26, Aug 2019 | Teesta Setalvad

On test is how insulated our institutions of justice are from the pervasive mob psyche.

n the eve of India’s 73rd Independence Day, a strange verdict blotted India’s jurisprudential landscape. Rejecting the weak links in the process of collection of evidence during investigations — which included a video that was not forensically tested by the State’s prosecution but which clearly could identify the assailants of a 55-year-old cattle trader, Pehlu Khan — an Alwar court acquitted all six accused.

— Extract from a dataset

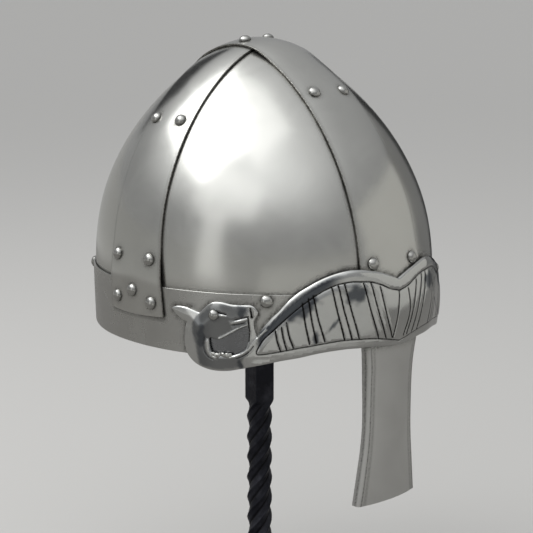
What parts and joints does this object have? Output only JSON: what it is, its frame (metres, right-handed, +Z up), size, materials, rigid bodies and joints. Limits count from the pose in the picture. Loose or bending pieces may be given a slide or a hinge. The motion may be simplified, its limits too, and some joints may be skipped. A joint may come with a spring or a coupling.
{
  "type": "spangenhelm helmet on stand",
  "caption": "Conical riveted steel helmet with a brow band, crossing strips, an engraved eyebrow plate ending in beast heads and a nasal, on a twisted iron bar stand.",
  "frame": {"origin": "centre of the underside of the stand base, under the crown of the helmet", "axes": "+Z up the stand, +X to the wearer left, the face looks along -Y"},
  "size_m": [0.2208, 0.2371, 0.405],
  "materials": {
    "plate_steel": "polished mild steel, faint grinding marks",
    "band_steel": "polished mild steel",
    "strip_steel": "polished mild steel, bright filed edges",
    "brow_steel": "mirror polished steel, engraved lines darkened",
    "nasal_steel": "satin steel",
    "rivet_steel": "polished domed heads",
    "black_iron": "blackened wrought iron, satin"
  },
  "bodies": {
    "root": {"infill_plate_front_right": "plate_steel", "infill_plate_front_left": "plate_steel", "infill_plate_rear_right": "plate_steel", "infill_plate_rear_left": "plate_steel", "brow_band": "band_steel", "side_strip_right": "strip_steel", "side_strip_left": "strip_steel", "long_strip": "strip_steel", "brow_plate": "brow_steel", "nasal": "nasal_steel", "rivet_front_right_top": "rivet_steel", "rivet_front_right_upper": "rivet_steel", "rivet_front_right_band": "rivet_steel", "rivet_front_left_top": "rivet_steel", "rivet_front_left_upper": "rivet_steel", "rivet_front_left_band": "rivet_steel", "rivet_rear_right_top": "rivet_steel", "rivet_rear_right_upper": "rivet_steel", "rivet_rear_right_lower": "rivet_steel", "rivet_rear_right_band": "rivet_steel", "rivet_rear_left_top": "rivet_steel", "rivet_rear_left_upper": "rivet_steel", "rivet_rear_left_lower": "rivet_steel", "rivet_rear_left_band": "rivet_steel", "rivet_rear_middle": "rivet_steel", "rivet_right_frontward_top": "rivet_steel", "rivet_right_frontward_upper": "rivet_steel", "rivet_right_frontward_lower": "rivet_steel", "rivet_right_rearward_top": "rivet_steel", "rivet_right_rearward_upper": "rivet_steel", "rivet_right_rearward_lower": "rivet_steel", "rivet_right_middle": "rivet_steel", "rivet_right_beast_eye": "rivet_steel", "rivet_left_frontward_top": "rivet_steel", "rivet_left_frontward_upper": "rivet_steel", "rivet_left_frontward_lower": "rivet_steel", "rivet_left_rearward_top": "rivet_steel", "rivet_left_rearward_upper": "rivet_steel", "rivet_left_rearward_lower": "rivet_steel", "rivet_left_middle": "rivet_steel", "rivet_left_beast_eye": "rivet_steel", "rivet_crown_right": "rivet_steel", "rivet_crown_left": "rivet_steel", "stand_base": "black_iron", "stand_bar": "black_iron", "stand_head": "black_iron"}
  },
  "joints": []
}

While there will undoubtedly be an appeal, serious questions on the conduct of the trial arise, given specific questions in criminal law that exist to ensure that courts must step in when the investigation is shoddy and the prosecution lacklustre; especially when issues relate to the administration of public justice.

Although this is certainly not the first time we have seen such a reluctance to punish those guilty of brute crimes, what makes this denial of justice starker is the prevalent political and social environment conducive to mob violence that surrounds us. India has seen a spiral in cases of lynchings over the past six years. Many of those who have been mercilessly attacked by ‘the mob’ — that enjoys undoubted political patronage if not outright sanction — have been Muslim cattle traders, several have also been Dalits or belonged to other marginalized sections. On test then is how insulated our institutions of justice are from this pervasive mob psyche.

Indian courts have in the past, in rare moments of judicial vindication transferred cases, stepped in to ensure the integrity of the investigation, questioned the lapses in the prosecution and, most crucial of all, actually used the expanse of powers for re-investigation and further investigation given to the trial court under existing Indian criminal law.

Epic pronouncements by the Supreme Court have ensured a crucial intervention, pointing out the role of the trial court when faced with gross public crimes, made worse by a deliberately botched-up investigation and weak-kneed prosecution. Tragically, the absence of a systemized institutional memory within even our courts (higher courts down to trial courts) has reduced these significant pronouncements to glimmers of hope within the broader normal of a low conviction rate coupled with a dulled and hollowed-out jurisprudence.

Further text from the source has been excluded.